Before taking the plunge, Mr. Péladeau, who stepped down from active Quebecor management last year, dutifully resigned as chairman of Hydro-Québec, as well as from the boards of Quebecor, Quebecor Media and TVA Group.
But that won't make it easier for Ottawa when – not if – Quebecor comes looking for concessions in exchange for taking on the telecom heavyweights. These are likely to include secure roaming rights on the extensive networks of the Big Three as well as low fixed costs for use of their towers.

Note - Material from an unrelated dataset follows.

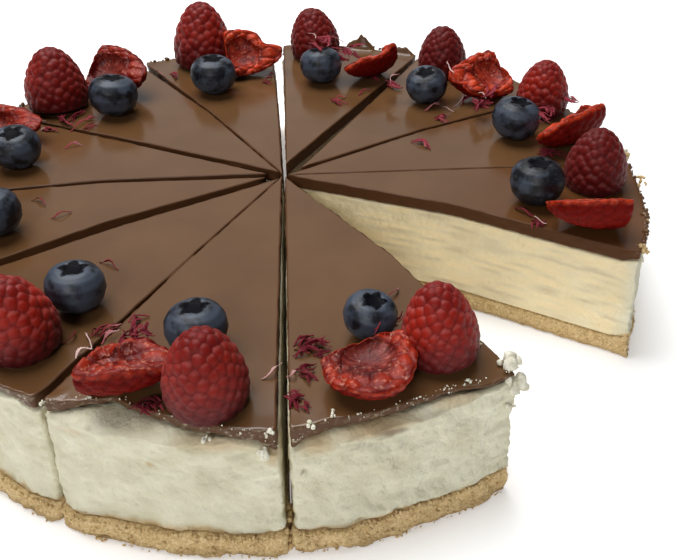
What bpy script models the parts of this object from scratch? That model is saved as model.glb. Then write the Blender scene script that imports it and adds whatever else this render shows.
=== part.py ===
# No-bake cheesecake cut in twelve, with one slice gone: crumb crust, cream filling,
# chocolate glaze, and on every slice a blueberry, a raspberry and half a raspberry.
# Metres, +Z up. The origin is the middle of the cake's underside.
import math
import bpy
import bmesh
from mathutils import Euler, Matrix, Vector, geometry, noise

# The cake: the radius is that of the glaze's edge, and the foot spreads beyond it
cake_radius = 0.120
cake_height = 0.0397
foot_spread = 0.0018
crust_height = 0.0064
glaze_thickness = 0.0043
layer_gap = 0.0003
edge_gap = 0.0007
glaze_top = cake_height
filling_top = cake_height - glaze_thickness - layer_gap

# The rim of every layer
rim_steps = 8
edge_band = 0.0050
edge_round = 0.0006
edge_wave_size = 0.030
crust_slant = 0.0018
thick_crust_side = -15.0
crust_wave = 0.0008
crust_crag = 0.0012
crust_crag_size = 0.009
filling_setback = 0.0007
filling_lump = 0.0005
filling_lump_size = 0.014
glaze_edge_rise = 0.0012
glaze_wave = 0.0010
lip_height = 0.0009
# Directions in degrees where the glaze ran down the side, and how far
glaze_runs = ((27.0, 0.0020), (91.0, 0.0024), (152.0, 0.0030), (199.0, 0.0026))
glaze_run_width = 0.010
# The glaze's edge round the front: direction, how far it stops short of the rim, and how
# high the filling stands under it; it dips where it ran down the front cut
front_edge = [
    (-122.0, 0.0003, 0.0012),
    (-118.6, 0.0005, 0.0004),
    (-114.0, 0.0049, 0.0022),
    (-110.9, 0.0078, 0.0024),
    (-107.0, 0.0056, 0.0021),
    (-100.6, 0.0030, 0.0012),
    (-96.3, 0.0008, 0.0016),
    (-93.2, 0.0006, 0.0004),
    (-90.6, 0.0003, -0.0040),
    (-88.0, 0.0014, -0.0002),
    (-85.0, 0.0030, 0.0009),
    (-80.0, 0.0030, 0.0014),
    (-70.4, 0.0034, 0.0025),
    (-66.0, 0.0008, 0.0030),
    (-62.0, 0.0003, 0.0030),
]
shoulder_drop = 0.25
shoulder_least = 0.0004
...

Mr. Péladeau is easily the biggest business name ever corralled by the PQ. But his conversion to the cause was not universally applauded in a party where the dominant political strain has always tilted left of centre and well away from big business. Organized labour, which has fought bitter battles with the Quebecor media empire over the years, is one group that won't be helping him get out the vote. The Quebec Federation of Labour said in a statement that he "is probably one of the worst employers Quebec has ever known. In terms of labour relations, Péladeau has been a catastrophe for workers."
Which points to another problem with the candidacies of high-profile business figures who aren't used to the harsh glare of the election spotlight. These type-A personalities are rarely capable of translating their business acumen or boardroom clout into winning political campaigns, especially if their public record presents juicy targets for no-holds-barred opponents. And they often bring along plenty of baggage. So even if the PQ manages to secure its coveted majority in the next election, there is no guarantee Mr. Péladeau will morph into the next Michael Bloomberg.
That won't be enough, though, to wipe the egg off Mr. Moore's face.